Though I do love Chowhound. There’s times when even I am not in the mood for a spin of the roulette wheel…
“Completely different sensory experience” how? Can you quantify how finding something yourself changes the experience? And what happens if, later, you find out the place is well known online?
Psychologists have found that our experience of the world—the tastes, smells, colors, and so on—result from a combination of sensory data from the outside world and of our own expectations regarding those sensations. Red wine tastes different to the average person than white wine, even if it’s really just wine wine with flavorless dye added, because we have a lifetime of expectations about what red wine is “like.” So when we move through a new world without expectations, we literally experience it in a different way. Richard Bangs, the co-founder of Mountain Travel Sobek who pioneered the first descents of many rivers, told me that one of the thrills for him of going to a place that no one else had ever been was that it was “unmediated,” as he put it, by previous visitors’ accounts in books and magazine articles.

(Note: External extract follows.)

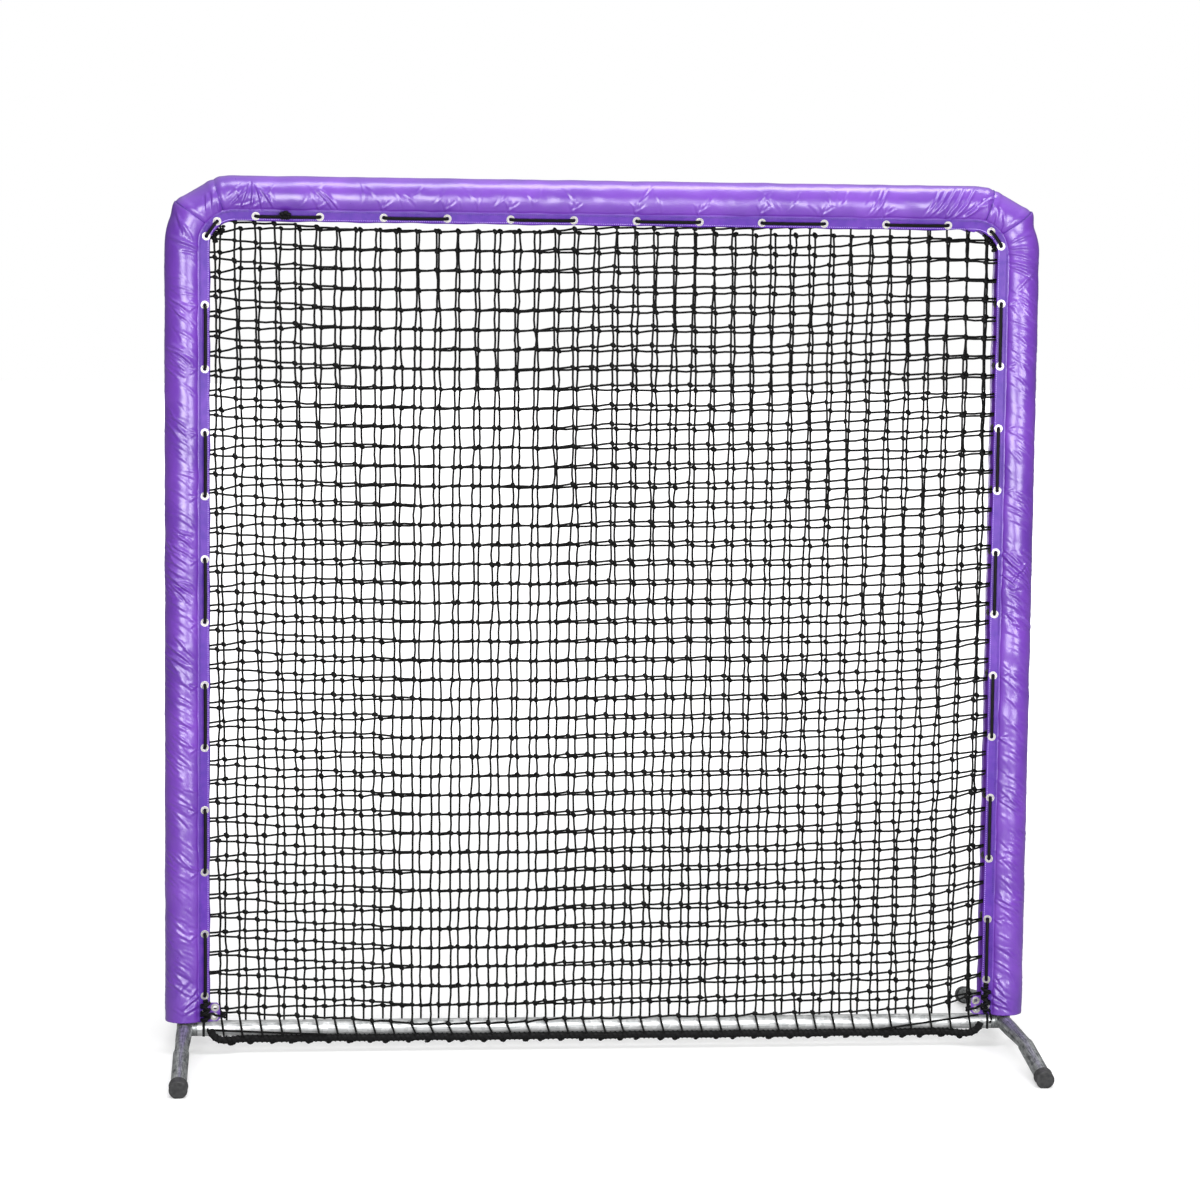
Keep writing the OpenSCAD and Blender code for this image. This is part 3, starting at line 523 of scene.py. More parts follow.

Of course, he could just as easily achieve the same effect by avoiding those earlier visitors’ writing, which is I think what your latest series of articles is about.
As to your last question, it doesn’t bother me at all if I find that something I discovered on my own turns out to be famous. On the contrary, I get a little thrill out of seeing my judgment validated. I mean, when we’re traveling we’re never really “discovering” anything. Even Columbus was finding a place that plenty of people already new about.